Speaking of the camera, it’s been far too long since I’ve mentioned director Luca Guadagnino, who (and there’s no better way to say this) shoots the hell out of this thing. He breaks out every trick in the book, including some we didn’t even know were in the book, to help elevate the melodrama into high art. Sometimes, he’ll allow the camera to linger in a long take to capture an entire argument that gets out of hand quick; sometimes, he allows his editor Marco Costa to create his own rhythm that accentuate the “cuts” of dialogue I was writing about earlier; sometimes, he goes as far as to employ shots from the POV of the tennis players and even the tennis ball in a scene that almost had me levitating out of my seat.

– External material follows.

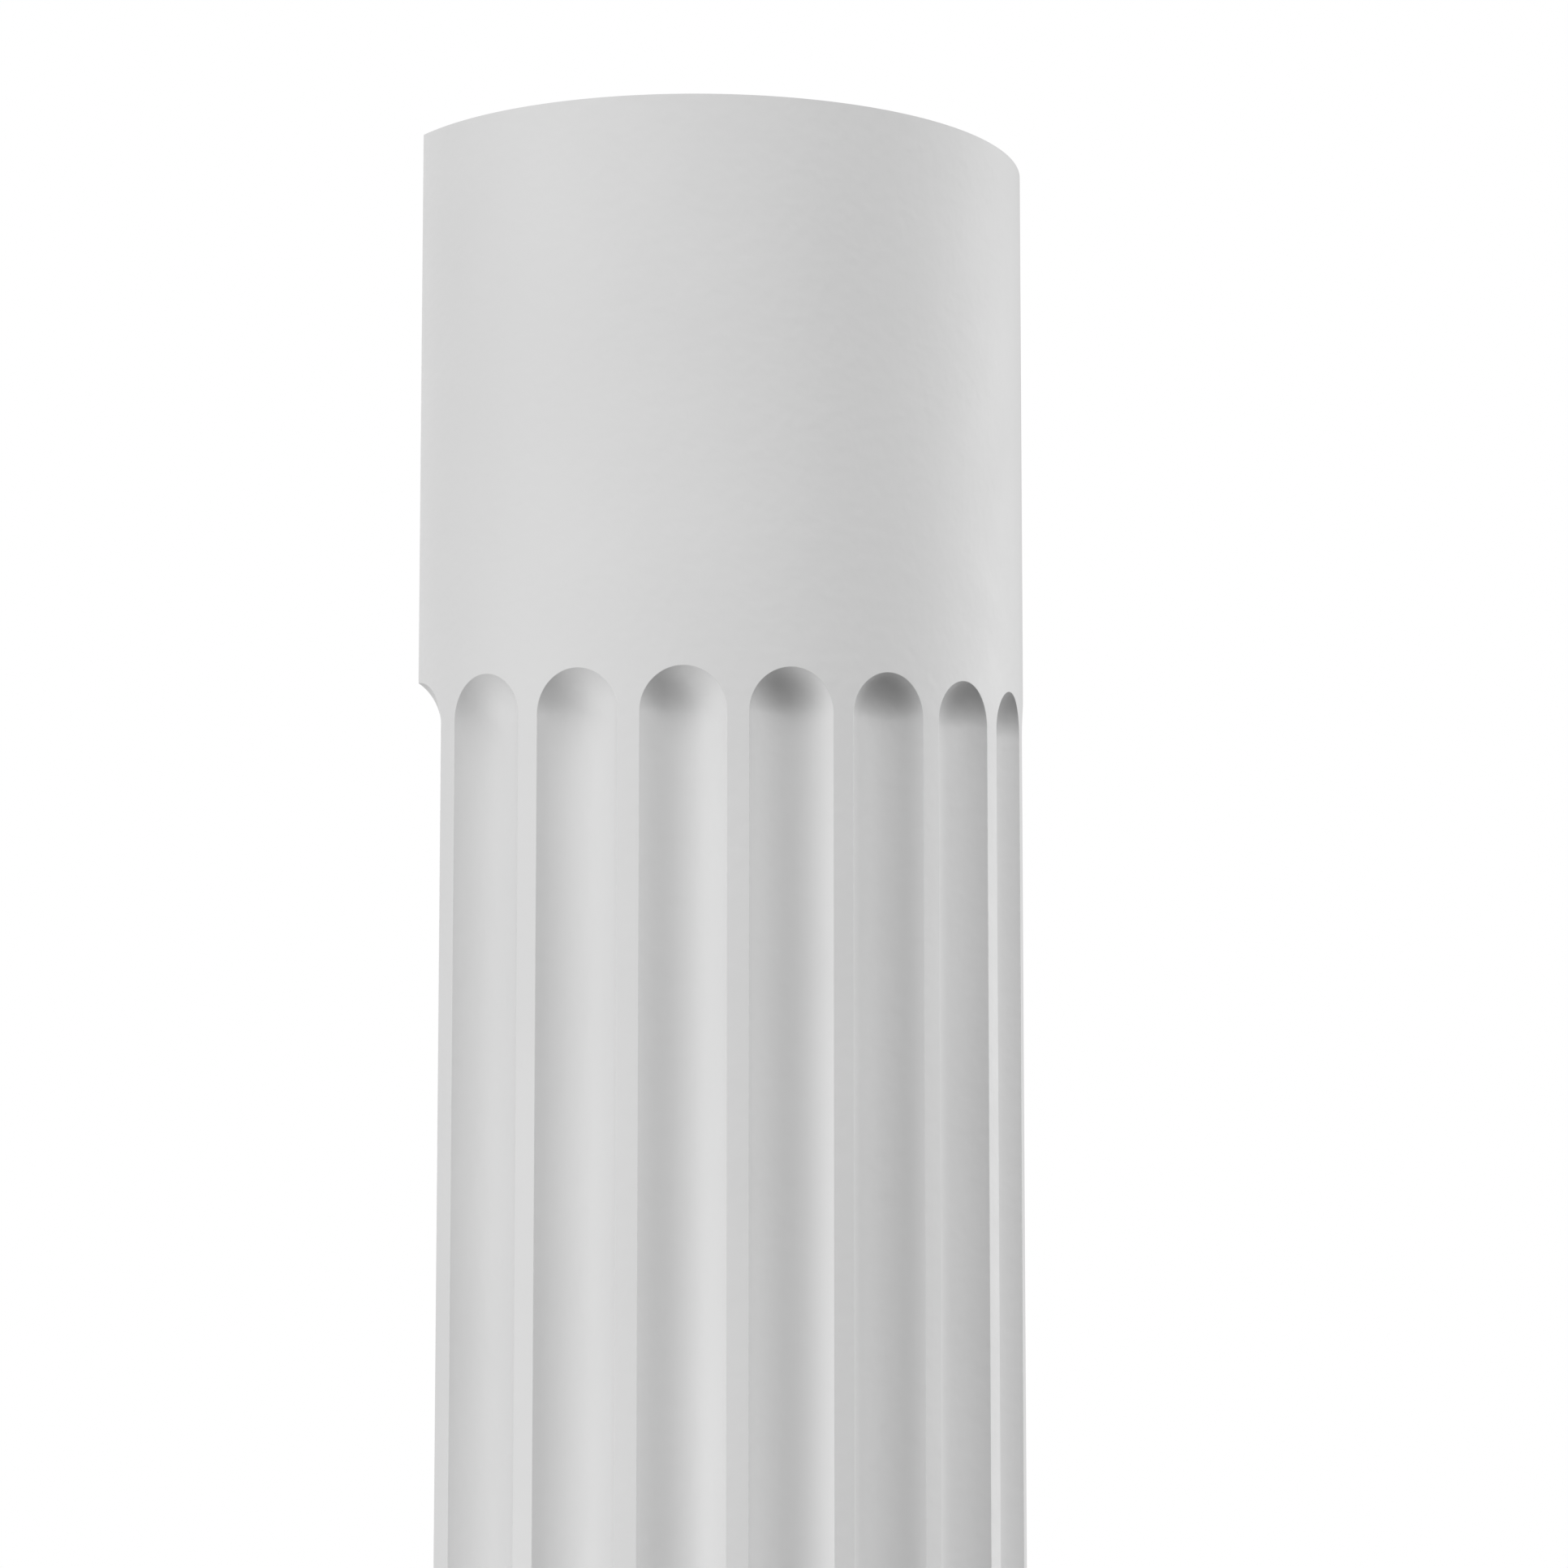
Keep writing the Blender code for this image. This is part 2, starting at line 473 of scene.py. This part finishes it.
def towards_camera(azimuth, elevation):
    """A direction from the shaft, by its azimuth from the camera, positive to the picture's right."""
    turn = CAMERA_AZIMUTH + azimuth
    flat = math.cos(elevation)
    return Vector((flat * math.sin(turn), -flat * math.cos(turn), math.sin(elevation)))


def add_camera():
    """The camera at the photograph's place."""
    data = bpy.data.cameras.new("camera")
    data.lens = CAMERA_LENS
    data.sensor_width = SENSOR_WIDTH
    data.clip_start = CLIP_START
    data.clip_end = CLIP_END
    camera = bpy.data.objects.new("camera", data)
    bpy.context.scene.collection.objects.link(camera)
    centre = Vector((0.0, BACK_Y, SHAFT_HEIGHT - CAMERA_BELOW_TOP))
    camera.location = centre + CAMERA_DISTANCE * towards_camera(0.0, 0.0)
    aim(camera, -towards_camera(-CAMERA_YAW, -CAMERA_PITCH))
    bpy.context.scene.camera = camera


def add_light(name, azimuth, elevation, strength):
    """A wide, distant soft light."""
    data = bpy.data.lights.new(name, "SUN")
    data.energy = strength
    data.angle = LIGHT_SPREAD
    lamp = bpy.data.objects.new(name, data)
    bpy.context.scene.collection.objects.link(lamp)
    aim(lamp, -towards_camera(math.radians(azimuth), math.radians(elevation)))


def studio_world():
    """White to the camera, and soft grey light on everything else."""
    world = bpy.data.worlds.new("studio")
    world.use_nodes = True
    bpy.context.scene.world = world
    nodes, links = world.node_tree.nodes, world.node_tree.links
    nodes.clear()
    seen = nodes.new("ShaderNodeBackground")
    seen.inputs["Color"].default_value = WHITE
    light = nodes.new("ShaderNodeBackground")
    light.inputs["Color"].default_value = WHITE
    light.inputs["Strength"].default_value = AMBIENT_LIGHT
    path = nodes.new("ShaderNodeLightPath")
    mix = nodes.new("ShaderNodeMixShader")
    out = nodes.new("ShaderNodeOutputWorld")
    links.new(path.outputs["Is Camera Ray"], mix.inputs["Fac"])
    links.new(light.outputs[0], mix.inputs[1])
    links.new(seen.outputs[0], mix.inputs[2])
    links.new(mix.outputs[0], out.inputs["Surface"])


shaft = shaft_object(white_primer())
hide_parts("half_column_shaft")
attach(shaft, "root")

add_camera()
studio_world()
add_floor()
for name, (azimuth, elevation, strength) in STUDIO_LIGHTS.items():
    add_light(name, azimuth, elevation, strength)
bpy.context.scene.view_settings.view_transform = "Standard"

And though he succeeds in elevating this material, he too embraces its frivolous aspects: when Tashi gives in to Patrick’s advances, she does so in a windstorm of trash, which plays as both an effective action scene and a self-aware acknowledgement of what kind of people and material we’re watching, a master can do both. Everything looks both gorgeous and a little repulsive, including what clothes and facial hair Patrick is sporting, and the simple New Rochelle tennis court that is the home of this epic confrontation. Accentuating his every choice is a thrilling and propulsive electronic/house soundtrack from Trent Reznor and Atticus Ross that is similarly slightly self-aware, but also lifts the themes of Kuritzkes’ script to the forefront of the audience’s minds. It also adds to the visceral intensity of the movie, so that in the final point of the final match (a tiebreak, of course) when all the emotional intensity of the characters and what motivates them is fully unleashed, as is Guadagnino’s cinematic acrobatics, we’re all fully caught up in the moment. The perfect rush, the perfect high, the perfect competition.